-- start Dataset content --
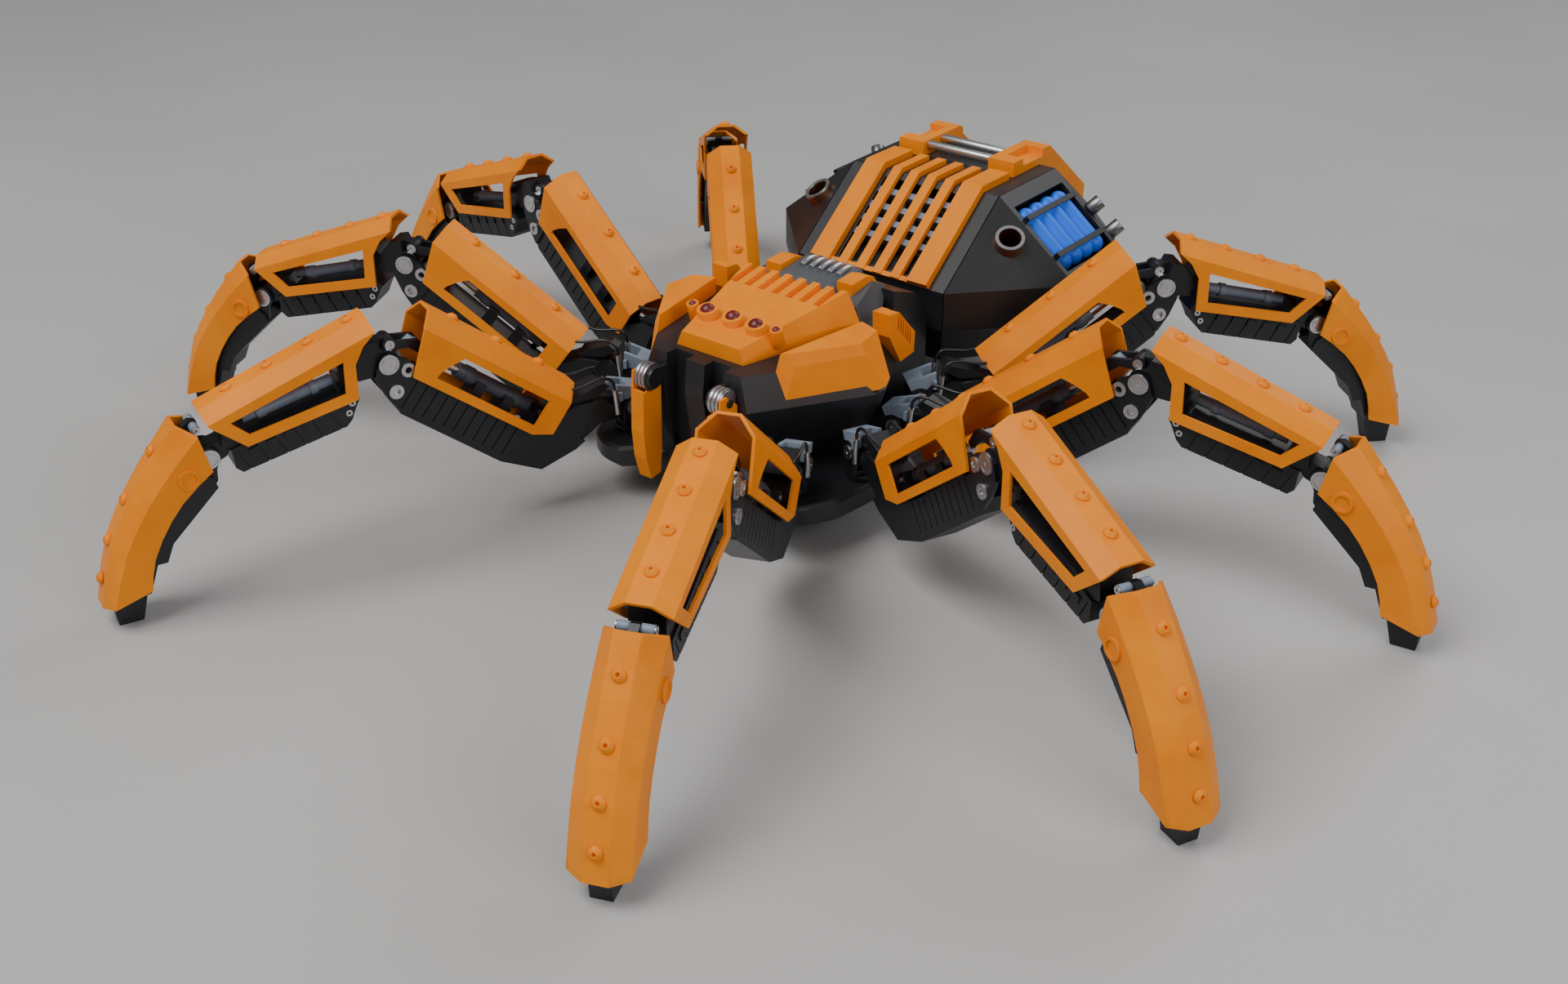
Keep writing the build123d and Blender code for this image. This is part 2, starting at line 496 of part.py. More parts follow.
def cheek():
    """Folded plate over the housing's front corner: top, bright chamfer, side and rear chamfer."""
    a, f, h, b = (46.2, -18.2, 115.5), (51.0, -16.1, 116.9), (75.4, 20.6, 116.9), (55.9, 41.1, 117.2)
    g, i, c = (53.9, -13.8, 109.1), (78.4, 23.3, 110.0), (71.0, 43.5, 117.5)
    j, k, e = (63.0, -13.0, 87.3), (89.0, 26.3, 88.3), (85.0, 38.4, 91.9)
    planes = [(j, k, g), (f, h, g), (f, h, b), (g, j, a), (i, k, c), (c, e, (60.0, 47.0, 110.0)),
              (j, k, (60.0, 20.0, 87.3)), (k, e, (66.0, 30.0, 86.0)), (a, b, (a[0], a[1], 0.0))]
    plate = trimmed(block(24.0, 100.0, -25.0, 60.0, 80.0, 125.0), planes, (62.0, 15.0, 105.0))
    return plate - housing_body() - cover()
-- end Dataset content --
-- start Dataset content --
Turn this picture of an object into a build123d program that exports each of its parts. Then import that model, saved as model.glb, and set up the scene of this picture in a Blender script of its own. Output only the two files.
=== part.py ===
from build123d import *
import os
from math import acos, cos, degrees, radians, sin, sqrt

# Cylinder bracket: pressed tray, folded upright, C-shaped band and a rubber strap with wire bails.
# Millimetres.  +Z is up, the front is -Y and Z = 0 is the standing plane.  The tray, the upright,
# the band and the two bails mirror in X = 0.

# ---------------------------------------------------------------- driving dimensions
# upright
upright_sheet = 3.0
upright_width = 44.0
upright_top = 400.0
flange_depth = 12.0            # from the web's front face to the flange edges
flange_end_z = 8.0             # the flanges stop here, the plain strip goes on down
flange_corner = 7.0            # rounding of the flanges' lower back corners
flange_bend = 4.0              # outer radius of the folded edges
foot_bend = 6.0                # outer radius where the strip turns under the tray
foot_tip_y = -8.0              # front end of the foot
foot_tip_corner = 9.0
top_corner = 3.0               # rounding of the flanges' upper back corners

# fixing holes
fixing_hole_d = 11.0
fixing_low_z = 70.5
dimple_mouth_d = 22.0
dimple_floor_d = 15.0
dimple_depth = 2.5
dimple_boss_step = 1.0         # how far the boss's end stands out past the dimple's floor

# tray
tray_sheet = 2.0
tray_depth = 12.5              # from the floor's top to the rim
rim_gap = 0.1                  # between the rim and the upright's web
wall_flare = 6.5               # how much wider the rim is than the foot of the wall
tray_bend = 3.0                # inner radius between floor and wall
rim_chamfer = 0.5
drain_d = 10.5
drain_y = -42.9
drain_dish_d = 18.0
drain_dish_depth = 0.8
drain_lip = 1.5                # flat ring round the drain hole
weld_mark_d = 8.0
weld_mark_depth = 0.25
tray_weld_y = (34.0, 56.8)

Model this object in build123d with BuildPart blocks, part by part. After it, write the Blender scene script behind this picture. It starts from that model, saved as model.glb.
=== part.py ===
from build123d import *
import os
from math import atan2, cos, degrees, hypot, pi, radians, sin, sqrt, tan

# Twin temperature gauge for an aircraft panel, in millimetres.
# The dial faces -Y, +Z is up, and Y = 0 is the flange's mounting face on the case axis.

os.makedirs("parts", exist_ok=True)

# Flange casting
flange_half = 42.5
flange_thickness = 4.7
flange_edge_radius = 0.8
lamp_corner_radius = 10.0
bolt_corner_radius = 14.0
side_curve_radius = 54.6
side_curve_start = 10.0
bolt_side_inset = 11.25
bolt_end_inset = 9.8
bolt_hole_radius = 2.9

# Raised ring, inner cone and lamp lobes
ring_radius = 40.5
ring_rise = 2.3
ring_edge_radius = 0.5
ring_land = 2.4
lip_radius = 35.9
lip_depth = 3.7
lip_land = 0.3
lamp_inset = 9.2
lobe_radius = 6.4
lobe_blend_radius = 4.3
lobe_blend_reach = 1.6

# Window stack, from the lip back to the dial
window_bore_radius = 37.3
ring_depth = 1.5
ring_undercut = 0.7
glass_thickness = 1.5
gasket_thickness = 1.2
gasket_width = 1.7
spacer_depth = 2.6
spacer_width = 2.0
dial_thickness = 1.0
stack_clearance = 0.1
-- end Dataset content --
== Given request ==
Copy every line above that holds the word "with".

== Answer to this task ==
# Cylinder bracket: pressed tray, folded upright, C-shaped band and a rubber strap with wire bails.
Model this object in build123d with BuildPart blocks, part by part. After it, write the Blender scene script behind this picture. It starts from that model, saved as model.glb.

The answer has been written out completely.